Eric Zemmour is a media celebrity in France: he may very well be a candidate as president of France in succession to Emmanuel Macron.
It’s unlikely that he’ll get to the Elysee Palace next April, but as a candidate, he would draw votes away from other parties and certainly make a splash. After the recent regional elections, 10,000 posters appeared across France with the words, “Zemmour for President”.
Zemmour has been described as “an extreme Right-wing author”, racist, sexist and, most especially, an Islamophobe, since he has been fiercely critical of the Muslim presence in France and its alleged incompatibility with French values. (He thinks Muslims should take French names like Pierre and Jean-Louis, rather than Mohammed and Mustapha.)
His personal background provides a clue to this hostility towards Muslim Arabs. His family were Jewish Algerians (with some Berber), who fled from Algeria after independence — though Zemmour himself was born and raised in France.
But to dismiss Zemmour as a “far-Right” Islamophobe is shallow and reductionist. He is an interesting and influential thinker. His book on the decline of France, Le Suicide Francaise, sold 400,000 copies. His television talk show, Face a l’Info, which I have watched almost nightly since lockdown, via the internet, is often electrifying, nearly always entertaining, rich in debate, ideas and stories.
I started watching the Zemmour talk show partly as an antidote to the dullness of lockdown. I also wondered if I’d ever see Paris again and this was a vicarious way of revisiting a great Parisian tradition of sparkling discourse, provocative ideas and performative talk. The French have been masters of this genre since the literary salons of the 18th century.
The TV channel CNews has been described as the French equivalent of the American Fox News, but it is way more intelligent, and nuanced. It is also sparkier than the rather limp GB News, recently launched in Britain by Andrew Neil, as a conservative alternative to the perceived Left-liberal bias of mainstream broadcasting.
Zemmour certainly attacks this “hegemony of the Left in media”, as he has called it. The liberal-Left, he says, “conquered” TV between 1980 and 2010, all over the Western world. This was the heritage of the cultural revolution of 1968 — and American influence.
He’s fiercely critical of American “cultural imperialism”, driven, he says, by Hollywood. He ascribes the rise of feminism — and “the disappearance of the father” — to America, as well as movements like LGBT. He says he has no animosity towards individual homosexuals, but thinks the LGBT movement is part of a pattern of the reversal of the natural order.
Sometimes, he makes statements which are, indeed, extreme and go beyond the decently acceptable. His hostility to Islam can verge on the odious. And, yet, the way in which the left has embraced Islam politically (“Islamo-Gauchisme”) is questionable: Sharia law is hardly compatible with socialist secularism.
But you can consider someone an interesting thinker without agreeing with every idea they hold. Sartre and De Beauvoir held some terrible opinions — deference to communist dictators, soft on paedophilia — but they were still towering intellectuals.
And many of Zemmour’s ideas are stimulating and compelling.

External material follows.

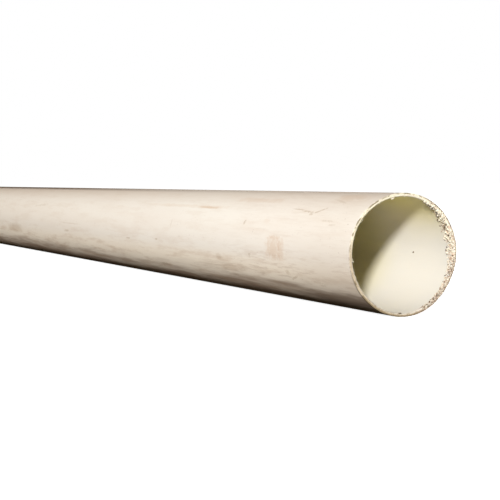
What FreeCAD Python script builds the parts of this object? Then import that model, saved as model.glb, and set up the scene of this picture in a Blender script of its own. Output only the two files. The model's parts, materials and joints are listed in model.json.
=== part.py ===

He genuinely favours patriotism. He quotes Renan’s saying: “The nations which praise the universal end up by giving up their nation.”
His political hero is De Gaulle: Macron he despises as an agent of “globalisation”. He criticises Brussels for its alleged desire to “subjugate” all of Europe to its imperium — “giving lessons to Poland and Hungary”. He champions the French language — he regrets the loss of Canada to Anglophones.
Zemmour has an incisive analysis of the identity of France: there are two main traditions — the Catholic and the Republican. Catholic France goes back to Clovis and Clothilde and every French monarch subsequently: it’s the history of the people. But Republican France is the political tradition, with its embrace of “laicite” (secularism). Both threads are in the deposit of the nation.
He is critical of Germany and probably too soft on Russia. He thinks Pope Francis is “politically correct” and “too easy on China”. He laments the decline in French fertility (“demography is destiny”).
He can be tolerant, even wise: “We must respect other civilisations./One has the politics of one’s geography./In Africa, they respect the old.”
Zemmour is certainly loathed by his opponents and has been convicted of hate-speech. His supporters include Jean-Marie and Marion Marechal Le Pen, and Francois Fillon, the Catholic presidential candidate now appealing against a prison sentence for financial irregularities.
Personally, I hope Zemmour doesn’t make a presidential run: he performs a better service for free speech and the clash of ideas which should enliven any democracy as a media debater than he ever could in politics.
He represents those people who feel that values have been upended and traditional ideas marginalised, or erased.
It’s healthy such themes should be heard in a national discourse.